Recentemente, cancelei Ellen DeGeneres em texto que publiquei nesta Folha. Isso não quer dizer que deixe de respeitar sua jornada, especialmente no que diz respeito a ter me ajudado a sair do armário. Hoje, entretanto, suas ideias já não falam mais comigo e se opõem a meus valores. Aqui, nos separamos.

Mas existe uma potência na palavra cancelamento. Numa sociedade em que tudo virou mercadoria e o único poder é o do capital, cancelar é um verbo que impõe respeito, é a defesa do sujeito contra um sistema que só o valoriza enquanto consumidor. Todos e todas que já se lançaram à penosa missão de cancelar algum serviço entendem que só somos vistos quando ameaçamos o cancelamento.

O verbo não foi pinçado ao acaso: ele revela desejos maiores, raivas soterradas que estão sendo, para delírio de quem está no poder, individualizadas e redirecionadas.

O ódio que estamos sentindo não é ao outro ou à alteridade, embora assim pareça, mas a um modo de vida que nos desautoriza e deslegitima enquanto sujeitos. Trabalhar, pagar contas, trabalhar mais, pagar mais contas, morrer. E, no fim do dia, a massa trabalhadora (e por trabalhador entendam qualquer um que precise de emprego e salário para viver, e também as mulheres que trabalham cuidando de suas casas) esgotada, exausta, adoentada. Em nome do quê? De sonhar em passar os últimos anos de nossas vidas num lugar tranquilo e sem poluição, cercados de natureza e do barulho dos pássaros; sonhar em viver como os indígenas de quem tomamos a terra e a quem todos os dias desmoralizamos.

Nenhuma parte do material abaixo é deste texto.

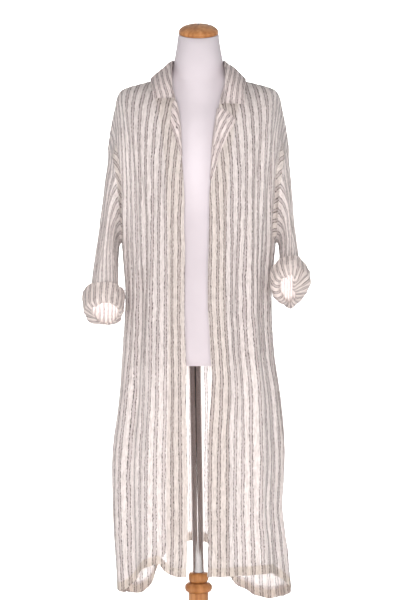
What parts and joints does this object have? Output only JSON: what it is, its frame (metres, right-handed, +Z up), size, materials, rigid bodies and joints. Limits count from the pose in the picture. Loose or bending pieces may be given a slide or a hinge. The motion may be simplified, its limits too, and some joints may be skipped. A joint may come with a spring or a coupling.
{
  "type": "duster coat on dress form",
  "caption": "Long open striped duster coat with notched collar and rolled sleeves, resting on a limbless dress form with a steel pole and turned wooden foot.",
  "frame": {"origin": "on the floor, at the middle of the foot's underside", "axes": "+Z up along the pole, -Y towards the coat's open front, +X to the right as seen from the front"},
  "size_m": [0.5003, 0.35, 1.5189],
  "materials": {
    "striped_cloth": "crinkled gauze, cream with grey-taupe stripes",
    "thread": "twisted thread",
    "form_skin": "smooth pale shell",
    "turned_wood": "varnished turned wood",
    "polished_steel": "polished"
  },
  "bodies": {
    "root": {"back": "striped_cloth", "front_left": "striped_cloth", "front_right": "striped_cloth", "facing_left": "striped_cloth", "facing_right": "striped_cloth", "lapel_left": "striped_cloth", "lapel_right": "striped_cloth", "collar": "striped_cloth", "sleeve_left": "striped_cloth", "sleeve_right": "striped_cloth", "turnup_left": "striped_cloth", "turnup_right": "striped_cloth", "belt_loop": "thread", "torso": "form_skin", "neck_cap": "turned_wood", "cap_plug": "polished_steel", "pole": "polished_steel", "hub": "turned_wood", "foot": "turned_wood"}
  },
  "joints": []
}
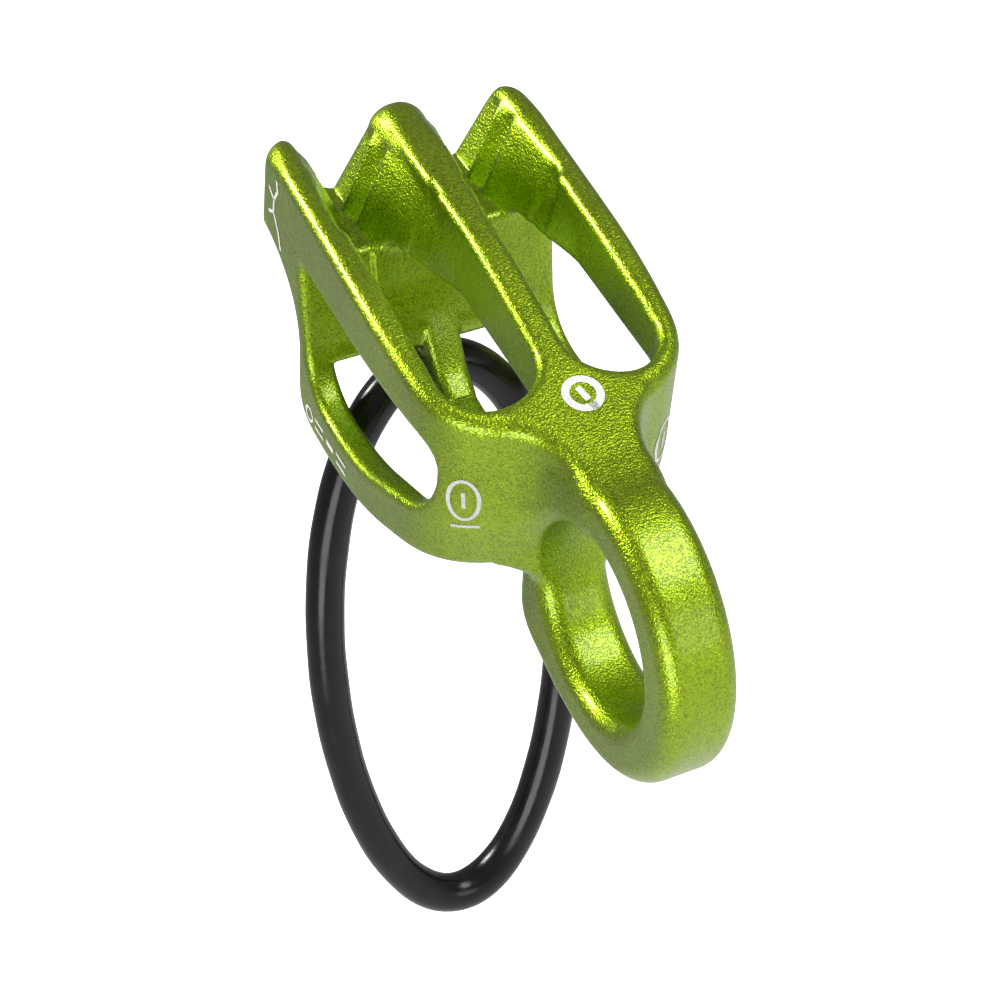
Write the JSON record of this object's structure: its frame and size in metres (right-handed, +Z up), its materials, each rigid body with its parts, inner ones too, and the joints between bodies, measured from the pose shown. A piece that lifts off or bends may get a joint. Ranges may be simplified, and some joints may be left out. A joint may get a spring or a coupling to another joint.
{
  "type": "rope descender",
  "caption": "Tube-style belay and abseil device with toothed rope grooves, a guide-mode anchor eye and a swinging plastic-covered wire keeper loop.",
  "frame": {"origin": "centre of the anchor eye, midway across its thickness", "axes": "+Y across the walls and slots, along the axis of the anchor eye; +Z straight up when the keeper loop hangs down freely; -X towards the toothed end"},
  "size_m": [0.0702, 0.0357, 0.1052],
  "materials": {
    "green_anodised_aluminium": "bead blasted and anodised lime green",
    "black_plastic": "smooth, slightly glossy",
    "steel_wire": "stranded wire",
    "ferrule_metal": "plain"
  },
  "bodies": {
    "descender_body": {"body": "green_anodised_aluminium"},
    "keeper_loop": {"loop_sleeve": "black_plastic", "wire_rope": "steel_wire", "crimp_ferrule": "ferrule_metal"}
  },
  "joints": [
    {"name": "loop_swing", "type": "hinge", "parent": "descender_body", "child": "keeper_loop", "pos_m": [-0.04517, 0, 0.01069], "axis": [0, 1, 0], "range_deg": [-17, 140]}
  ]
}
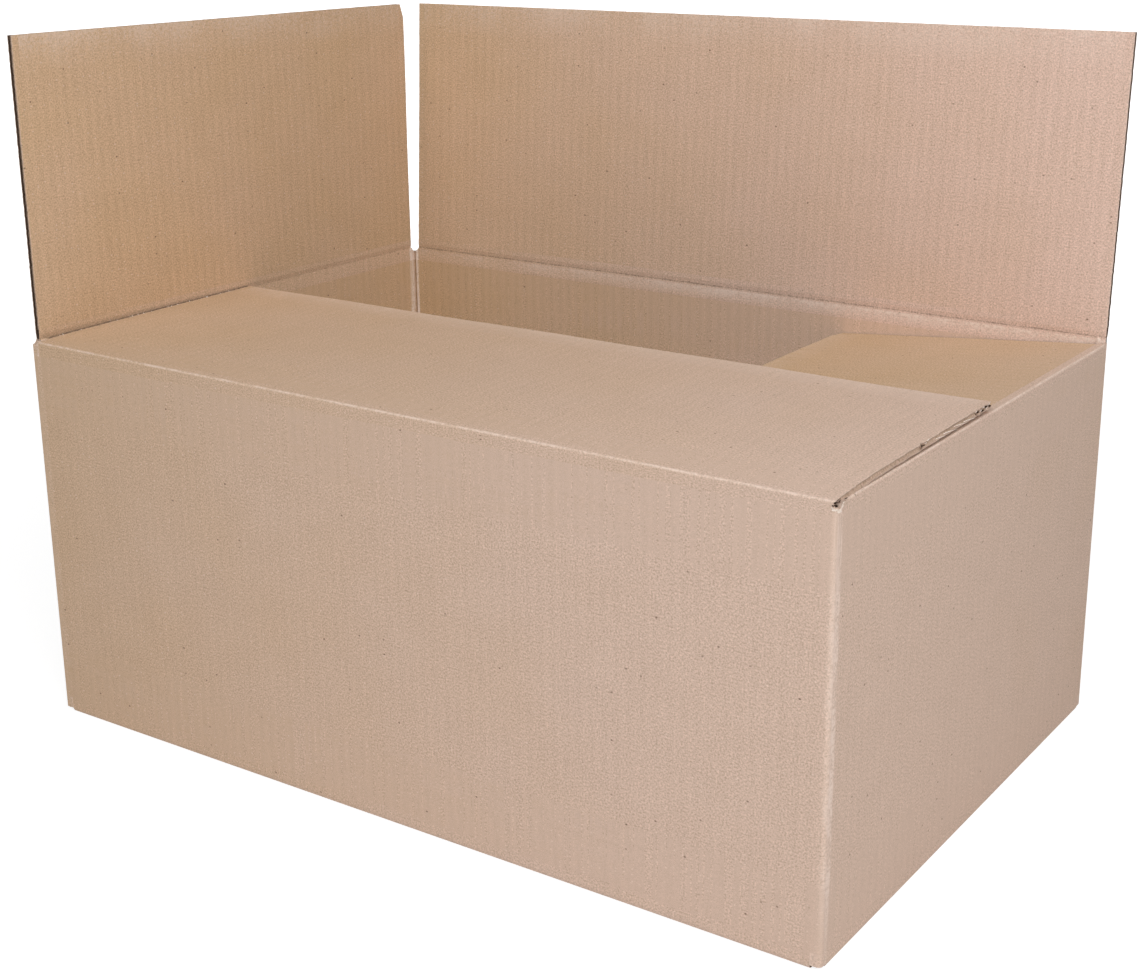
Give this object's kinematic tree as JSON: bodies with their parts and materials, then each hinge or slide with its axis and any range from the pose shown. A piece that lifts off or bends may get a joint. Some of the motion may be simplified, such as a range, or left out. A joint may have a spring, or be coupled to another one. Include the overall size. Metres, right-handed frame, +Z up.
{
  "type": "cardboard box",
  "caption": "Open corrugated cardboard box with folded-in front and right flaps and upright back and left flaps.",
  "frame": {"origin": "centre of the underside, on the surface that the box stands on; the seam between the two long bottom flaps runs through it, so the mount is 2 mm beside it, on the front one", "axes": "+X along the long side towards the end whose top flap is folded in, +Y towards the back wall with the upright flap, +Z up"},
  "size_m": [0.45, 0.3086, 0.3523],
  "materials": {
    "kraft_board": "matt brown kraft paper"
  },
  "bodies": {
    "carton": {"carton_body": "kraft_board"},
    "front_flap": {"front_top_flap": "kraft_board"},
    "back_flap": {"back_top_flap": "kraft_board"},
    "left_flap": {"left_top_flap": "kraft_board"}
  },
  "joints": [
    {"name": "front_flap_crease", "type": "hinge", "parent": "carton", "child": "front_flap", "pos_m": [0, -0.15, 0.2028], "axis": [1, 0, 0], "range_deg": [0, 265]},
    {"name": "back_flap_crease", "type": "hinge", "parent": "carton", "child": "back_flap", "pos_m": [0, 0.15, 0.2028], "axis": [1, 0, 0], "range_deg": [-172, 92.8]},
    {"name": "left_flap_crease", "type": "hinge", "parent": "carton", "child": "left_flap", "pos_m": [-0.225, 0, 0.2028], "axis": [0, 1, 0], "range_deg": [-175, 35]}
  ]
}
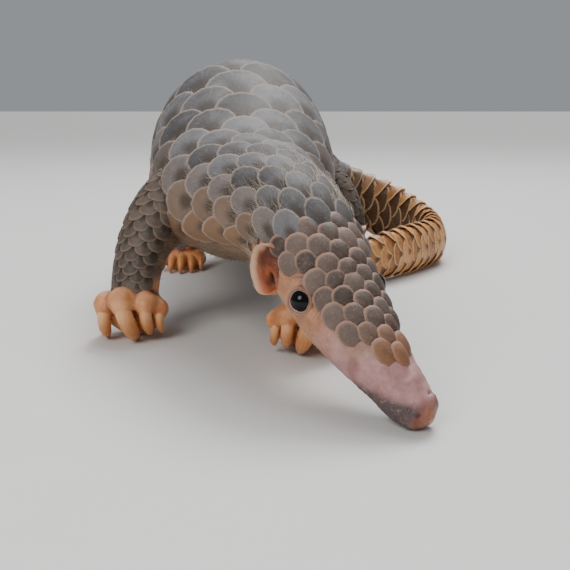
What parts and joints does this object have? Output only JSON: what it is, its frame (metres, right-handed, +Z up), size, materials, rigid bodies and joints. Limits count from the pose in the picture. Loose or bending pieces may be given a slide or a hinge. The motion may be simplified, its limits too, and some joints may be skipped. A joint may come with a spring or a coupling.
{
  "type": "pangolin",
  "caption": "Life-size scaly anteater in a still pose, standing with its nose to the ground and its tail curled round on edge beside it.",
  "frame": {"origin": "middle of the bounding box in X and Y, on the floor", "axes": "+Z up; the body runs along Y with the head at -Y; the animal's left side is +X"},
  "size_m": [0.2236, 0.43, 0.1478],
  "materials": {
    "back_scales": "matt horn, grey-brown, dusty",
    "head_scales": "matt horn, grey-brown",
    "tail_scales": "satin horn, amber-brown",
    "leg_scales": "matt horn, dark grey-brown",
    "skin": "bare skin, matt",
    "claw": "smooth horn, pale orange",
    "eye": "wet and glossy"
  },
  "bodies": {
    "root": {"claw_fore_left_1": "claw", "claw_fore_left_2": "claw", "claw_fore_left_3": "claw", "claw_fore_left_4": "claw", "claw_fore_left_5": "claw", "claw_fore_right_1": "claw", "claw_fore_right_2": "claw", "claw_fore_right_3": "claw", "claw_fore_right_4": "claw", "claw_fore_right_5": "claw", "claw_hind_left_1": "claw", "claw_hind_left_2": "claw", "claw_hind_left_3": "claw", "claw_hind_left_4": "claw", "claw_hind_left_5": "claw", "claw_hind_right_1": "claw", "claw_hind_right_2": "claw", "claw_hind_right_3": "claw", "claw_hind_right_4": "claw", "claw_hind_right_5": "claw", "ear_left": "skin", "ear_right": "skin", "eye_left": "eye", "eye_right": "eye", "forefoot_left": "skin", "forefoot_right": "skin", "foreleg_left": "leg_scales", "foreleg_right": "leg_scales", "head": "head_scales", "hindfoot_left": "skin", "hindfoot_right": "skin", "hindleg_left": "leg_scales", "hindleg_right": "leg_scales", "neck": "back_scales", "tail_1": "tail_scales", "tail_2": "tail_scales", "tail_3": "tail_scales", "tail_4": "tail_scales", "tail_5": "tail_scales", "tail_6": "tail_scales", "torso": "back_scales"}
  },
  "joints": []
}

Cancelar é legítimo se entendermos que pessoas são incanceláveis, mas ideias e valores são perfeitamente canceláveis. E que, depois de amanhã, o que foi hoje cancelado pode ser descancelado –porque a vida é movimento.

Assim, a cultura do cancelamento não pode ameaçar a liberdade de expressão. O que ameaça a liberdade de expressão é concentração de riqueza e de poder. Assim como uma sociedade organizada por estruturas racistas, machistas e LGBTfóbicas.